If \( \frac{dy}{dx} \) is the rate of change of \( y \), then \( \frac{d^2y}{dx^2} \) is the rate at which the gradient itself is changing. In physics, if \( y \) is position, the first derivative is velocity and the second is acceleration!
Quick Review: To find \( \frac{d^2y}{dx^2} \), simply take your answer for \( \frac{dy}{dx} \) and differentiate it again using the same power rule.
6. Stationary Points (Maxima and Minima)
A stationary point occurs when the gradient of the curve is zero (the curve is perfectly flat for a split second). This happens at the top of a hill or the bottom of a valley.
How to find them:
1. Find \( \frac{dy}{dx} \).
2. Set \( \frac{dy}{dx} = 0 \).
3. Solve for \( x \).
4. Substitute \( x \) back into the original equation to find the \( y \)-coordinate.
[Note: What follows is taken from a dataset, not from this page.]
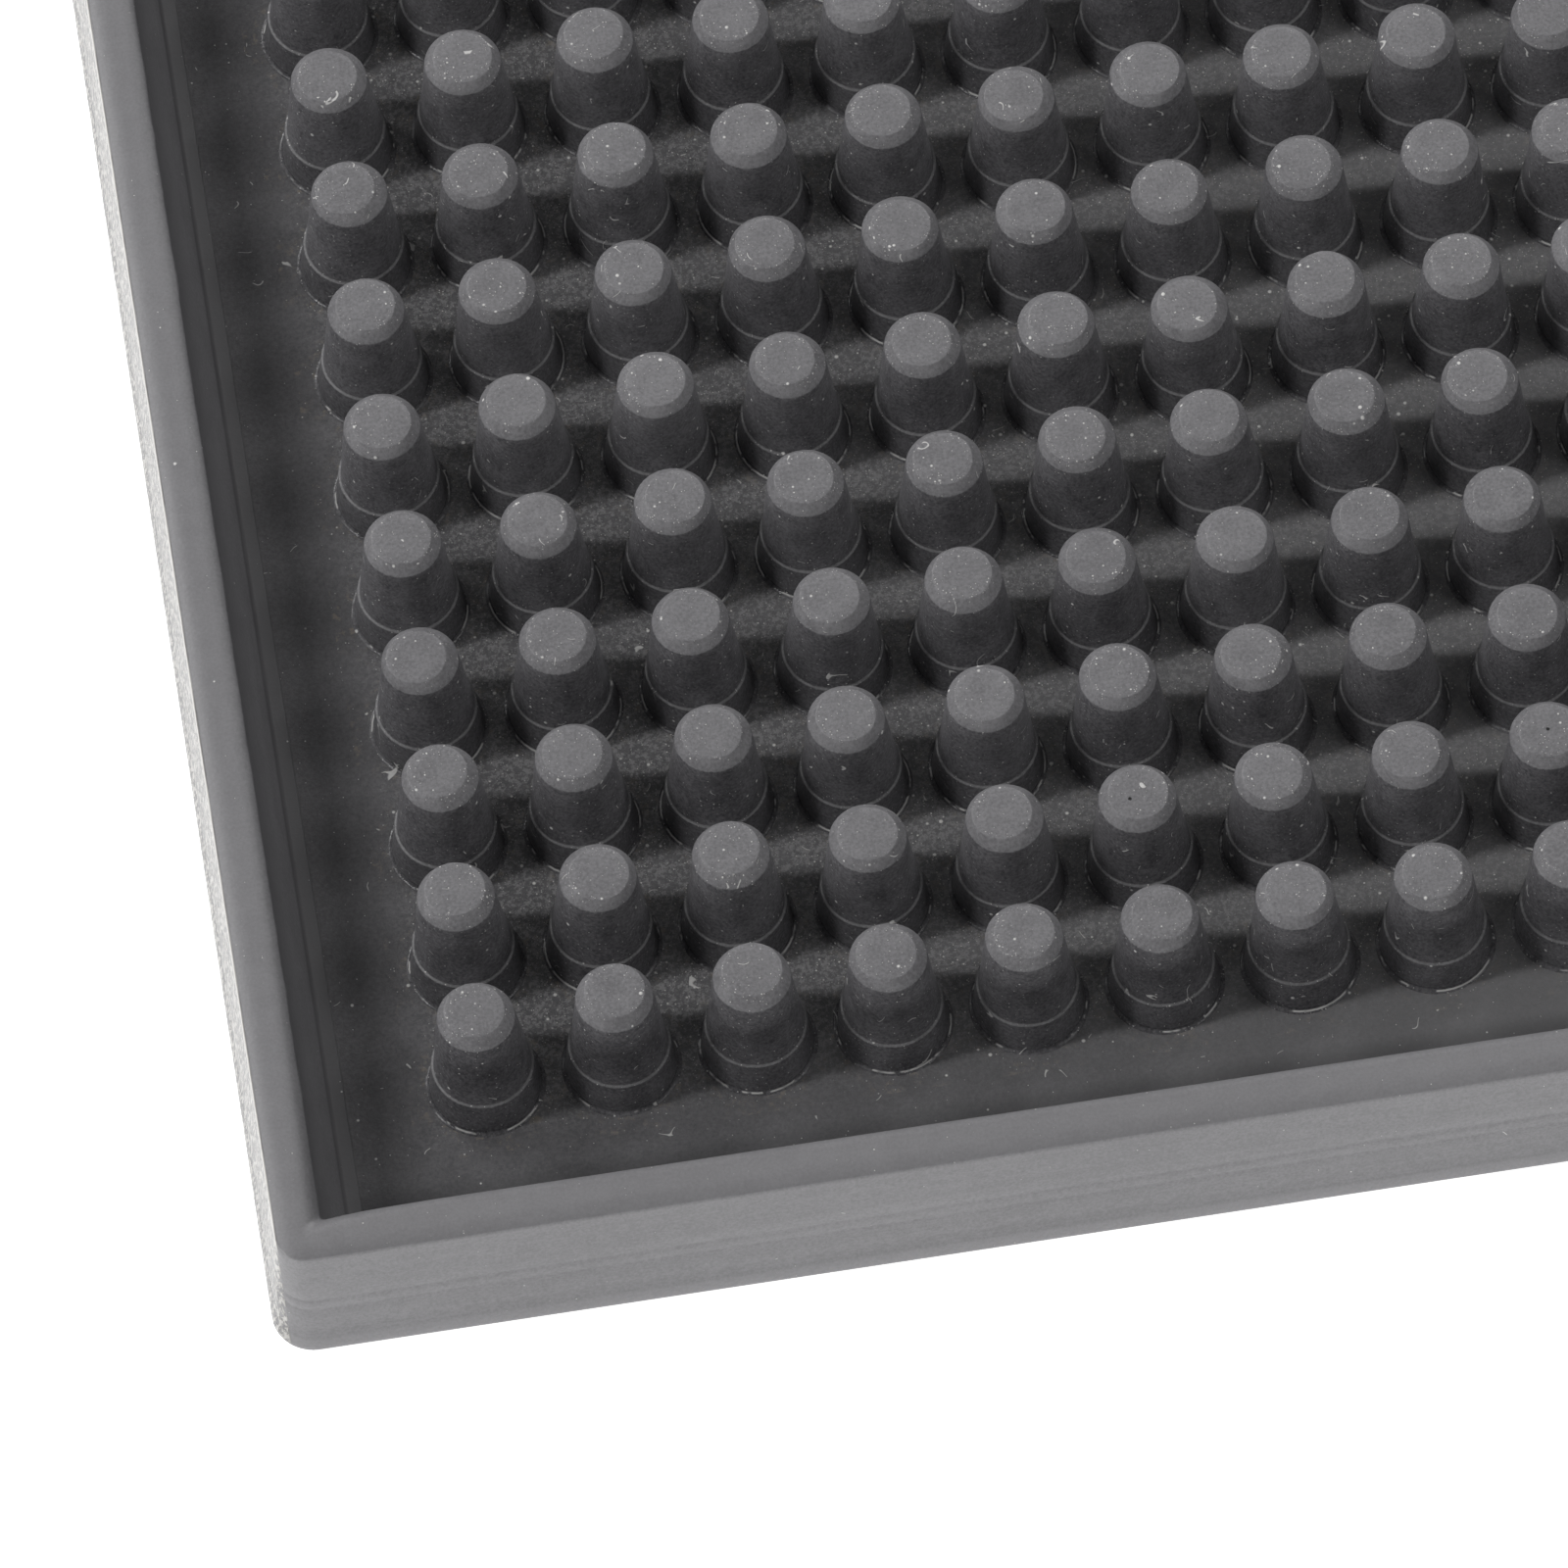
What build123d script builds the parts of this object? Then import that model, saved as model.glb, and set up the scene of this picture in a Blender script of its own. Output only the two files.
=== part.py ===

Is it a Maximum or a Minimum?
You can use the second derivative \( \frac{d^2y}{dx^2} \) to test the nature of the point:
- If \( \frac{d^2y}{dx^2} > 0 \), it is a Minimum (looks like a smile/valley).
- If \( \frac{d^2y}{dx^2} < 0 \), it is a Maximum (looks like a frown/hill).
Encouraging Phrase: It feels counter-intuitive that "positive" means "minimum," but think of it this way: a positive second derivative means the gradient is increasing (turning from negative to positive), which only happens at the bottom of a curve!
7. Increasing and Decreasing Functions
Sometimes a question will ask where a function is "increasing" or "decreasing."
- Increasing: The gradient is positive (\( \frac{dy}{dx} > 0 \)). The graph is going "uphill."
- Decreasing: The gradient is negative (\( \frac{dy}{dx} < 0 \)). The graph is going "downhill."
Key Takeaway: For these questions, you differentiate, set up an inequality with 0, and solve for \( x \).
Summary Checklist
- Did I rewrite roots and fractions as powers? (e.g., \( x^{1/2} \) or \( x^{-1} \))
- Did I multiply by the power and then subtract 1 from the power?
- If I need a gradient at a point, did I plug the \( x \)-value into my derivative?
- If I'm looking for a stationary point, did I set \( \frac{dy}{dx} = 0 \)?
- For the normal, did I use the perpendicular gradient rule \( m_1m_2 = -1 \)?